A total of 8,565 new BEVs hit the roads in 2024, according to the European Alternative Fuels Observatory. This was a surge of 40.6% year on year. However, the technology only made up 7% of all sales, up 1.3 percentage points (pp).

PHEVs recorded 5,695 registrations last year, an improvement of 4.5% compared to 2023. The powertrain took a 4.7% market share, down 0.4pp.

The programme is currently undergoing review, with an update expected on 28 February 2025. If the government confirms the incentives are to be reduced or removed, sales could increase ahead of the deadline. On the other hand, the appearance of smaller and cheaper electric models is a promising market development.

With these factors in mind, the Hungarian new-car market can be expected to see 2024’s performance repeated in 2025. No significant changes are currently predicted.

Hungary’s used-car prices

In terms of used-car prices, nominal values are expected to remain stable for ICE models and full hybrids (HEVs). There is the potential for values to increase.

The country’s used-car market is now experiencing poor domestic supply. Meanwhile, used car imports have become more expensive. This is thanks to the performance of the national currency, and rising used-car prices in suppler markets.

Furthermore, there is also a limited capacity for MOT tests, which check the roadworthiness of a vehicle. This is creating a bottleneck for imports of used cars.

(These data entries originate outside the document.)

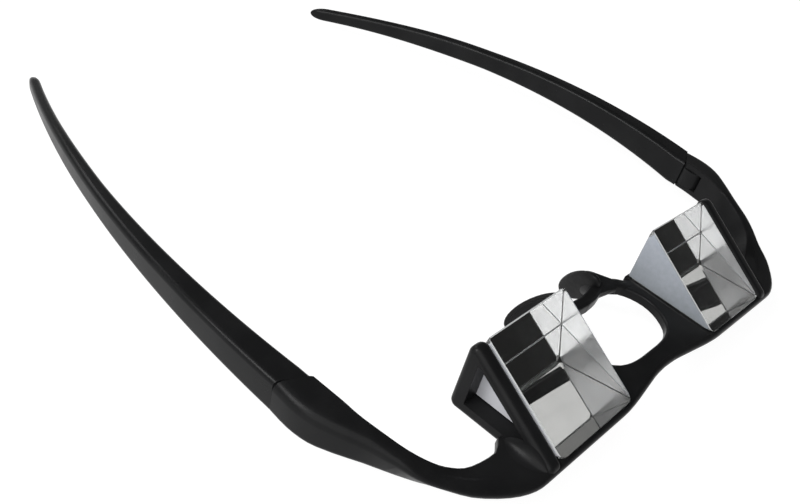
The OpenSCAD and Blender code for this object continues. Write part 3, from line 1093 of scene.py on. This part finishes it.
@dataclass
class Studio:
    """Pale floor, soft lights and the photograph's camera.

    Attributes:
        floor_z: height of the floor in metres.
        reach: half the floor's side in metres.
        cells: faces along the floor's side.
        wall: brightness of the room's walls.
        ceiling: brightness overhead.
        wall_low: elevation, in radians, up to which the walls are at their brightest.
        wall_high: elevation, in radians, where the ceiling starts.
        softboxes: the lights.
    """

    floor_z: float
    reach: float = 3.0
    cells: int = 8
    wall: float = 0.42
    ceiling: float = 0.03
    wall_low: float = math.radians(10)
    wall_high: float = math.radians(24)
    softboxes: tuple[Softbox, ...] = (
        Softbox("key_softbox", (-0.48, -0.14, 0.38), (0.0, 0.0, 0.0), (0.7, 0.7), 3.9),
        Softbox("rim_softbox", (-0.41, 0.23, 0.37), (-0.08, 0.02, 0.0), (0.24, 0.24), 2.4),
        Softbox("back_softbox", (0.1, 0.7, 0.5), (0.0, 0.0, 0.0), (0.4, 0.3), 1.5),
    )

    def build(self) -> None:
        """Makes everything that isn't part of the object."""
        self.floor()
        self.room()
        for softbox in self.softboxes:
            softbox.build()
        PhotoCamera().build()

    def floor(self) -> None:
        """The pale sheet that the part lies on."""
        sheet = bmesh.new()
        bmesh.ops.create_grid(sheet, x_segments=self.cells, y_segments=self.cells, size=self.reach)
        bmesh.ops.translate(sheet, verts=sheet.verts, vec=(0.0, 0.0, self.floor_z))
        make_piece(sheet, "studio_floor", math.pi, StudioSheet("studio_paper").build())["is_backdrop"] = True

    def room(self) -> None:
        """Pale walls round the part, which darken toward the ceiling."""
        world = bpy.data.worlds.new("studio_room")
        world.use_nodes = True
        tree = world.node_tree
        tree.nodes["Background"].inputs["Color"].default_value = (1.0, 1.0, 1.0, 1.0)
        direction = tree.nodes.new("ShaderNodeTexCoord")
        split = tree.nodes.new("ShaderNodeSeparateXYZ")
        tree.links.new(direction.outputs["Generated"], split.inputs["Vector"])
        height = tree.nodes.new("ShaderNodeMapRange")
        height.inputs["From Min"].default_value = math.sin(self.wall_low)
        height.inputs["From Max"].default_value = math.sin(self.wall_high)
        height.inputs["To Min"].default_value = self.wall
        height.inputs["To Max"].default_value = self.ceiling
        height.interpolation_type = "SMOOTHSTEP"
        tree.links.new(split.outputs["Z"], height.inputs["Value"])
        tree.links.new(height.outputs["Result"], tree.nodes["Background"].inputs["Strength"])
        bpy.context.scene.world = world


def colour_management() -> None:
    """Plain display colours, as the photograph has."""
    view = bpy.context.scene.view_settings
    view.view_transform = "Standard"
    view.look = "None"


def main() -> None:
    """Builds and dresses every piece, then the studio."""
    logging.basicConfig(level=logging.INFO, format="%(name)s %(message)s")
    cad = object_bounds()
    finishes = Finishes()
    pieces: list[bpy.types.Object] = []
    pieces += FrontFrame(finishes).build()
    pieces += HingeScrews(finishes).build()
    for side in Side:
        pieces += PrismBlock(side, finishes).build()
        pieces += NosePad(side, finishes).build()
        pieces += Temple(side, finishes).build()
    for piece in pieces:
        log.info("%s: %d faces", piece.name, len(piece.data.polygons))
    Studio(floor_z=cad[0].z).build()
    colour_management()


if __name__ == "__main__":
    main()
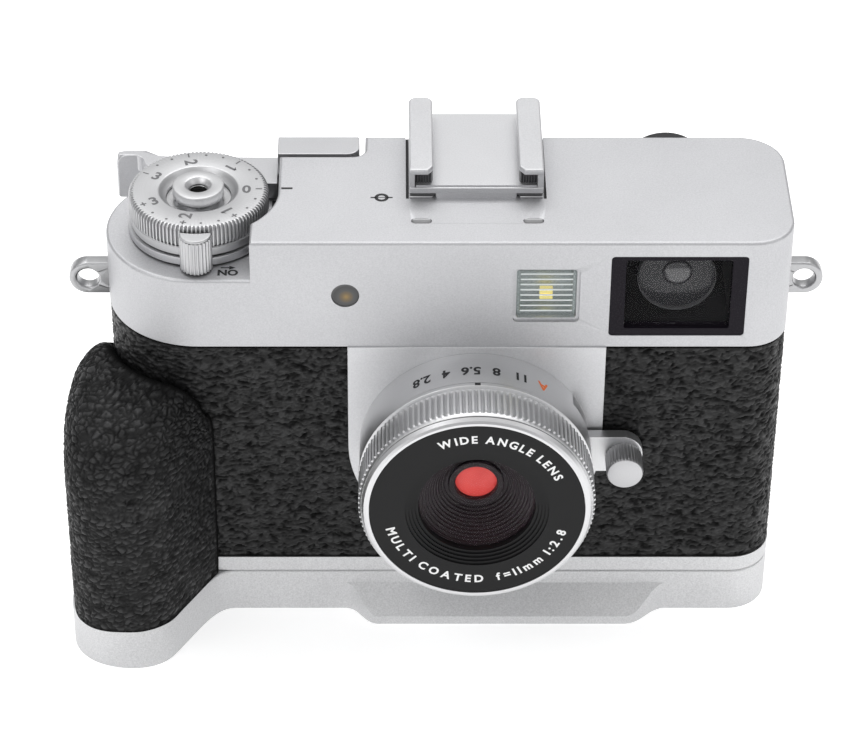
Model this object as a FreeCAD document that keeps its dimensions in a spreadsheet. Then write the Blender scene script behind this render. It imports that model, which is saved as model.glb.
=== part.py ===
import FreeCAD, Part
import math
import os
import Sketcher

V = FreeCAD.Vector

# ---------------------------------------------------------------------------
# Compact rangefinder-style digital camera standing on a screwed-on grip plate.
# Millimetres, +Z up. Origin: mouth of the tripod socket on the underside.
# The lens looks along -Y, its axis is at x = 0. The back is +Y, the exposure
# dial and the grip are on the -X side.
# ---------------------------------------------------------------------------
doc = FreeCAD.newDocument("grip_plate_camera")
sheet = doc.addObject("Spreadsheet::Sheet", "Sizes")

CELLS = [
    # casing
    ("body_left_x", 43.0), ("body_right_x", 48.3), ("half_depth", 14.6),
    ("corner_front", 6.5), ("corner_back", 7.0),
    ("plate_top", 8.0), ("cover_bottom", 8.05), ("leather_bottom", 11.0),
    ("leather_top", 53.8), ("deck_top", 66.25), ("cover_top", 73.3),
    ("cover_wall", 1.2), ("shell_wall", 1.7), ("leather_thick", 0.5),
    ("edge_round", 0.5),
    # lens
    ("lens_height", 34.5), ("lens_plate_r", 20.0), ("lens_plate_thick", 0.8),
    ("barrel_r", 18.2), ("ring_r", 18.35), ("tube_r", 16.6),
    # dial stack, axis over the left end
    ("dial_x", 43.0), ("dial_r", 10.85), ("dial_bottom", 69.7), ("dial_top", 73.3),
    ("dial_bore_r", 5.06), ("post_r", 5.0), ("post_top", 71.6),
    ("button_r", 4.0), ("button_top", 74.1), ("button_travel", 0.8),
    ("stem_r", 2.4), ("release_hole_r", 1.4), ("release_hole_depth", 6.0),
    ("switch_ring_r", 10.6), ("switch_grip_r", 2.5), ("switch_grip_y", 11.1),
    ("hub_r", 10.6), ("lever_top", 69.4),
    # accessory shoe
    ("shoe_slot", 18.9), ("shoe_base_top", 75.2), ("shoe_lip_bottom", 77.5),
    ("shoe_top", 78.55), ("shoe_front_y", 2.6), ("shoe_back_y", 18.0),
    # tripod socket
    ("socket_r", 2.6), ("socket_depth", 5.6),
    # strap lugs
    ("lug_thick", 2.2), ("lug_hole_r", 1.75), ("lug_eye_r", 3.0), ("lug_height", 57.0),
]
for i, (name, value) in enumerate(CELLS, 1):
    sheet.set("A%d" % i, name)
    sheet.set("B%d" % i, str(value))
    sheet.setAlias("B%d" % i, name)
doc.recompute()


def g(name):
    return float(getattr(sheet, name))


NODES = []


def origin_plane(body, role):
    for f in body.Origin.OriginFeatures:
        if f.Role == role:
            return f
    raise RuntimeError(role)


def new_body(label):
    b = doc.addObject("PartDesign::Body", label)
    b.Label = label
    b.Placement = FreeCAD.Placement(V(0, 0, 0), FreeCAD.Rotation())
    NODES.append(b)
    return b


def bind(obj, prop, value):
    """Give a property a number, or bind it to the sheet with an expression."""
    if isinstance(value, str):
        obj.setExpression(prop, value)
    else:
        target = obj
        parts = prop.split(".")
        if len(parts) == 1:
            setattr(target, prop, value)


def add_loop(sk, loop):
    if loop[0] == "c":
        _, x, y, r = loop
        rr = r if not isinstance(r, str) else 1.0
        gi = sk.addGeometry(Part.Circle(V(x, y, 0), V(0, 0, 1), rr), False)
        ci = sk.addConstraint(Sketcher.Constraint("Radius", gi, rr))
        if isinstance(r, str):
            sk.setExpression("Constraints[%d]" % ci, r)
        sk.addConstraint(Sketcher.Constraint("DistanceX", -1, 1, gi, 3, x)) if abs(x) > 1e-9 else None
        sk.addConstraint(Sketcher.Constraint("DistanceY", -1, 1, gi, 3, y)) if abs(y) > 1e-9 else None
        return
    start, segs = loop
    p = V(start[0], start[1], 0)
    for s in segs:
        if s[0] == "l":
            q = V(s[1][0], s[1][1], 0)
            sk.addGeometry(Part.LineSegment(p, q), False)
        elif s[0] == "a":
            q = V(s[2][0], s[2][1], 0)
            sk.addGeometry(Part.ArcOfCircle(p, V(s[1][0], s[1][1], 0), q), False)
        elif s[0] == "s":
            pts = [p] + [V(a, b, 0) for a, b in s[1]]
            q = pts[-1]
            c = Part.BSplineCurve()
            c.interpolate(pts)
            sk.addGeometry(c, False)
        p = q


def poly(pts):
    return (pts[0], [("l", q) for q in pts[1:]] + [("l", pts[0])])


def rect(x0, y0, x1, y1, r=0.0):
    if r <= 0:
        return poly([(x0, y0), (x1, y0), (x1, y1), (x0, y1)])
    k = r * (1 - math.sqrt(0.5))
    return ((x0 + r, y0), [
        ("l", (x1 - r, y0)), ("a", (x1 - k, y0 + k), (x1, y0 + r)),
        ("l", (x1, y1 - r)), ("a", (x1 - k, y1 - k), (x1 - r, y1)),
        ("l", (x0 + r, y1)), ("a", (x0 + k, y1 - k), (x0, y1 - r)),
        ("l", (x0, y0 + r)), ("a", (x0 + k, y0 + k), (x0 + r, y0))])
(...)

There is a huge demand for these vehicles and the number of imports could be far greater. However, imports are being kept down because of the limited capacity of the Hungarian authorities.

The EU’s punitive tariffs on imports from China could help underpin residual values in Hungary. This could help stabilise EV prices following significant price drops in previous years.

However, further price reductions are expected in compact and subcompact segments. This is thanks to the launch of new models with a price tag of around 10 million Hungarian Forints.